**TASK BRIEF**: Copy out every line of the data exactly.

**DATA SUPPLIED**:
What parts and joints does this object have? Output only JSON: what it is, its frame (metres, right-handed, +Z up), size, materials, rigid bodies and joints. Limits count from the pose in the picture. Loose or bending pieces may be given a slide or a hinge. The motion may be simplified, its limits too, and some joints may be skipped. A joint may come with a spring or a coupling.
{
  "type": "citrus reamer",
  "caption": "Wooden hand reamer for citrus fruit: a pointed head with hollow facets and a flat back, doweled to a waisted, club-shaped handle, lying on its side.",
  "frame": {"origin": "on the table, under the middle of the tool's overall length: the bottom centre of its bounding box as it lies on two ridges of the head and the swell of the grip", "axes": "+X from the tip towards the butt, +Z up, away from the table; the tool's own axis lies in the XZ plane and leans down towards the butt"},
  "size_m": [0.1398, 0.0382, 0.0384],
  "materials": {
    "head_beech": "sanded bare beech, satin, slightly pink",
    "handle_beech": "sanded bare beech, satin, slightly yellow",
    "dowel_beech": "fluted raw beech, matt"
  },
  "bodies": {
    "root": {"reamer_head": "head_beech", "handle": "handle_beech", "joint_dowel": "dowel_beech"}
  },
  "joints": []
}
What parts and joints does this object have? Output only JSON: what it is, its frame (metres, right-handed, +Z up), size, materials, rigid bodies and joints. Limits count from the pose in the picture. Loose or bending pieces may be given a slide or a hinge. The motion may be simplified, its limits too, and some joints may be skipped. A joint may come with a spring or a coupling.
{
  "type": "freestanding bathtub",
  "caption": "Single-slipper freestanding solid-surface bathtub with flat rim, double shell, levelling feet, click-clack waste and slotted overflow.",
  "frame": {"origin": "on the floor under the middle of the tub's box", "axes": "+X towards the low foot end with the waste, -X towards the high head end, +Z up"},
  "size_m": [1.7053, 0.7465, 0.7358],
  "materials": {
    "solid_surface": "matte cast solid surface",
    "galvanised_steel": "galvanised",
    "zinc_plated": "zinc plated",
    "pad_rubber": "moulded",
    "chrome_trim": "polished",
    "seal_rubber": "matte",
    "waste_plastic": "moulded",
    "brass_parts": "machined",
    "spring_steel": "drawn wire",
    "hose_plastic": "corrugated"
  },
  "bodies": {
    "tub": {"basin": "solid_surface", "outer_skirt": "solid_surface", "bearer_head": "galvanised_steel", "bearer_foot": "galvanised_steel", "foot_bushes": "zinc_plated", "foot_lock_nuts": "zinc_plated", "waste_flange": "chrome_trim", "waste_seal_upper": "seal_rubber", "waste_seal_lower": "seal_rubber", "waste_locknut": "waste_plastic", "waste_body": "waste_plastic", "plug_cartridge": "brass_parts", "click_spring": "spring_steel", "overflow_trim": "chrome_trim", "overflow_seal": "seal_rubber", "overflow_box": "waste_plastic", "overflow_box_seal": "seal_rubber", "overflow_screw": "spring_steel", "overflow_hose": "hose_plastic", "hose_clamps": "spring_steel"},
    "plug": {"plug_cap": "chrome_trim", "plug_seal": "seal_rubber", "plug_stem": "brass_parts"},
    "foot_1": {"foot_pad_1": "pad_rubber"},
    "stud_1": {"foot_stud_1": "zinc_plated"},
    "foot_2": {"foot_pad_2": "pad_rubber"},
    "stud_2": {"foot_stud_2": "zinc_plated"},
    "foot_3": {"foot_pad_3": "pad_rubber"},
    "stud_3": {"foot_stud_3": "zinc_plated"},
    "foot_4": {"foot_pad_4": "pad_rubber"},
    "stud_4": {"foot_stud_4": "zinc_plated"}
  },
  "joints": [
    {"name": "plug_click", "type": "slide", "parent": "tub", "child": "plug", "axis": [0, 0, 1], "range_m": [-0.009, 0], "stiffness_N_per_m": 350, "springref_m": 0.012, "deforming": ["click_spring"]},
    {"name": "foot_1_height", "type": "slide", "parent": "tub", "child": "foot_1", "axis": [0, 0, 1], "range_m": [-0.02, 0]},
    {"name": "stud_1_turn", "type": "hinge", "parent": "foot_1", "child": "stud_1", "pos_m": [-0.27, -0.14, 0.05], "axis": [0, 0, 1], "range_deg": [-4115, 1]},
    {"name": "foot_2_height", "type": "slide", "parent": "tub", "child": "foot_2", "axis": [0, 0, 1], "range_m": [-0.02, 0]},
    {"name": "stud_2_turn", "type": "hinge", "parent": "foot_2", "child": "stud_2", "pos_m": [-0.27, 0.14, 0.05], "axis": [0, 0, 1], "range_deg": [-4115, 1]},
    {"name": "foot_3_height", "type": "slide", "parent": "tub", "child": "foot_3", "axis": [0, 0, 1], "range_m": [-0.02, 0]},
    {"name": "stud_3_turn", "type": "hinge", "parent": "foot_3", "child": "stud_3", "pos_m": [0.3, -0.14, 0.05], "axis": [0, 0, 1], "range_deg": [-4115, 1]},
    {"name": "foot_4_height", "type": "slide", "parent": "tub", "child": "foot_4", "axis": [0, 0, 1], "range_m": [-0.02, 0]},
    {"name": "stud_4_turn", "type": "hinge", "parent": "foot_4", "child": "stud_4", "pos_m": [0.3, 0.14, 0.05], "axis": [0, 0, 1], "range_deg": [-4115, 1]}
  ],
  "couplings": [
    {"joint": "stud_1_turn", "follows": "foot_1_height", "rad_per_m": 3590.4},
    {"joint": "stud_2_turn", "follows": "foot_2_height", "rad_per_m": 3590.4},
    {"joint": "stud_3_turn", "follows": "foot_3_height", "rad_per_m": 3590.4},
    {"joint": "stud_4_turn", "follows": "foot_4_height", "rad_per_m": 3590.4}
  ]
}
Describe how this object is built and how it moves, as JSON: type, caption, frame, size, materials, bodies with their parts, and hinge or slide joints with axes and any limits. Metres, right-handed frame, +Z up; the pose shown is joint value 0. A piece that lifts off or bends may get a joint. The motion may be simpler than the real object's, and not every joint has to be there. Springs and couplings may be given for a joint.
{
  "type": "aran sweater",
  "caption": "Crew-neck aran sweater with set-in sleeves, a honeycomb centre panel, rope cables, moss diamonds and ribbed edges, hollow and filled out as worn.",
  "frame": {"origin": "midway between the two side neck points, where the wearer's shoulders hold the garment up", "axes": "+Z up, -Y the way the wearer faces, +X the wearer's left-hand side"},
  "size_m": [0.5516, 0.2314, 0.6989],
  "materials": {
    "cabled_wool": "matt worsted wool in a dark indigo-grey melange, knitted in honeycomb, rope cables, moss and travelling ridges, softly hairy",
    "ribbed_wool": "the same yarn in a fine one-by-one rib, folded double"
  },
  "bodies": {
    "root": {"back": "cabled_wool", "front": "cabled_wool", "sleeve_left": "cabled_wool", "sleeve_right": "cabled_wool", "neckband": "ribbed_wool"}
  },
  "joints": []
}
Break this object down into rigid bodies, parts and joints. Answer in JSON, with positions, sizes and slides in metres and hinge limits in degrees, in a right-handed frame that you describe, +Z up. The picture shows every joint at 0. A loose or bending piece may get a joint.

**TASK ANSWER**:
What parts and joints does this object have? Output only JSON: what it is, its frame (metres, right-handed, +Z up), size, materials, rigid bodies and joints. Limits count from the pose in the picture. Loose or bending pieces may be given a slide or a hinge. The motion may be simplified, its limits too, and some joints may be skipped. A joint may come with a spring or a coupling.
{
  "type": "citrus reamer",
  "caption": "Wooden hand reamer for citrus fruit: a pointed head with hollow facets and a flat back, doweled to a waisted, club-shaped handle, lying on its side.",
  "frame": {"origin": "on the table, under the middle of the tool's overall length: the bottom centre of its bounding box as it lies on two ridges of the head and the swell of the grip", "axes": "+X from the tip towards the butt, +Z up, away from the table; the tool's own axis lies in the XZ plane and leans down towards the butt"},
  "size_m": [0.1398, 0.0382, 0.0384],
  "materials": {
    "head_beech": "sanded bare beech, satin, slightly pink",
    "handle_beech": "sanded bare beech, satin, slightly yellow",
    "dowel_beech": "fluted raw beech, matt"
  },
  "bodies": {
    "root": {"reamer_head": "head_beech", "handle": "handle_beech", "joint_dowel": "dowel_beech"}
  },
  "joints": []
}
What parts and joints does this object have? Output only JSON: what it is, its frame (metres, right-handed, +Z up), size, materials, rigid bodies and joints. Limits count from the pose in the picture. Loose or bending pieces may be given a slide or a hinge. The motion may be simplified, its limits too, and some joints may be skipped. A joint may come with a spring or a coupling.
{
  "type": "freestanding bathtub",
  "caption": "Single-slipper freestanding solid-surface bathtub with flat rim, double shell, levelling feet, click-clack waste and slotted overflow.",
  "frame": {"origin": "on the floor under the middle of the tub's box", "axes": "+X towards the low foot end with the waste, -X towards the high head end, +Z up"},
  "size_m": [1.7053, 0.7465, 0.7358],
  "materials": {
    "solid_surface": "matte cast solid surface",
    "galvanised_steel": "galvanised",
    "zinc_plated": "zinc plated",
    "pad_rubber": "moulded",
    "chrome_trim": "polished",
    "seal_rubber": "matte",
    "waste_plastic": "moulded",
    "brass_parts": "machined",
    "spring_steel": "drawn wire",
    "hose_plastic": "corrugated"
  },
  "bodies": {
    "tub": {"basin": "solid_surface", "outer_skirt": "solid_surface", "bearer_head": "galvanised_steel", "bearer_foot": "galvanised_steel", "foot_bushes": "zinc_plated", "foot_lock_nuts": "zinc_plated", "waste_flange": "chrome_trim", "waste_seal_upper": "seal_rubber", "waste_seal_lower": "seal_rubber", "waste_locknut": "waste_plastic", "waste_body": "waste_plastic", "plug_cartridge": "brass_parts", "click_spring": "spring_steel", "overflow_trim": "chrome_trim", "overflow_seal": "seal_rubber", "overflow_box": "waste_plastic", "overflow_box_seal": "seal_rubber", "overflow_screw": "spring_steel", "overflow_hose": "hose_plastic", "hose_clamps": "spring_steel"},
    "plug": {"plug_cap": "chrome_trim", "plug_seal": "seal_rubber", "plug_stem": "brass_parts"},
    "foot_1": {"foot_pad_1": "pad_rubber"},
    "stud_1": {"foot_stud_1": "zinc_plated"},
    "foot_2": {"foot_pad_2": "pad_rubber"},
    "stud_2": {"foot_stud_2": "zinc_plated"},
    "foot_3": {"foot_pad_3": "pad_rubber"},
    "stud_3": {"foot_stud_3": "zinc_plated"},
    "foot_4": {"foot_pad_4": "pad_rubber"},
    "stud_4": {"foot_stud_4": "zinc_plated"}
  },
  "joints": [
    {"name": "plug_click", "type": "slide", "parent": "tub", "child": "plug", "axis": [0, 0, 1], "range_m": [-0.009, 0], "stiffness_N_per_m": 350, "springref_m": 0.012, "deforming": ["click_spring"]},
    {"name": "foot_1_height", "type": "slide", "parent": "tub", "child": "foot_1", "axis": [0, 0, 1], "range_m": [-0.02, 0]},
    {"name": "stud_1_turn", "type": "hinge", "parent": "foot_1", "child": "stud_1", "pos_m": [-0.27, -0.14, 0.05], "axis": [0, 0, 1], "range_deg": [-4115, 1]},
    {"name": "foot_2_height", "type": "slide", "parent": "tub", "child": "foot_2", "axis": [0, 0, 1], "range_m": [-0.02, 0]},
    {"name": "stud_2_turn", "type": "hinge", "parent": "foot_2", "child": "stud_2", "pos_m": [-0.27, 0.14, 0.05], "axis": [0, 0, 1], "range_deg": [-4115, 1]},
    {"name": "foot_3_height", "type": "slide", "parent": "tub", "child": "foot_3", "axis": [0, 0, 1], "range_m": [-0.02, 0]},
    {"name": "stud_3_turn", "type": "hinge", "parent": "foot_3", "child": "stud_3", "pos_m": [0.3, -0.14, 0.05], "axis": [0, 0, 1], "range_deg": [-4115, 1]},
    {"name": "foot_4_height", "type": "slide", "parent": "tub", "child": "foot_4", "axis": [0, 0, 1], "range_m": [-0.02, 0]},
    {"name": "stud_4_turn", "type": "hinge", "parent": "foot_4", "child": "stud_4", "pos_m": [0.3, 0.14, 0.05], "axis": [0, 0, 1], "range_deg": [-4115, 1]}
  ],
  "couplings": [
    {"joint": "stud_1_turn", "follows": "foot_1_height", "rad_per_m": 3590.4},
    {"joint": "stud_2_turn", "follows": "foot_2_height", "rad_per_m": 3590.4},
    {"joint": "stud_3_turn", "follows": "foot_3_height", "rad_per_m": 3590.4},
    {"joint": "stud_4_turn", "follows": "foot_4_height", "rad_per_m": 3590.4}
  ]
}
Describe how this object is built and how it moves, as JSON: type, caption, frame, size, materials, bodies with their parts, and hinge or slide joints with axes and any limits. Metres, right-handed frame, +Z up; the pose shown is joint value 0. A piece that lifts off or bends may get a joint. The motion may be simpler than the real object's, and not every joint has to be there. Springs and couplings may be given for a joint.
{
  "type": "aran sweater",
  "caption": "Crew-neck aran sweater with set-in sleeves, a honeycomb centre panel, rope cables, moss diamonds and ribbed edges, hollow and filled out as worn.",
  "frame": {"origin": "midway between the two side neck points, where the wearer's shoulders hold the garment up", "axes": "+Z up, -Y the way the wearer faces, +X the wearer's left-hand side"},
  "size_m": [0.5516, 0.2314, 0.6989],
  "materials": {
    "cabled_wool": "matt worsted wool in a dark indigo-grey melange, knitted in honeycomb, rope cables, moss and travelling ridges, softly hairy",
    "ribbed_wool": "the same yarn in a fine one-by-one rib, folded double"
  },
  "bodies": {
    "root": {"back": "cabled_wool", "front": "cabled_wool", "sleeve_left": "cabled_wool", "sleeve_right": "cabled_wool", "neckband": "ribbed_wool"}
  },
  "joints": []
}
Break this object down into rigid bodies, parts and joints. Answer in JSON, with positions, sizes and slides in metres and hinge limits in degrees, in a right-handed frame that you describe, +Z up. The picture shows every joint at 0. A loose or bending piece may get a joint.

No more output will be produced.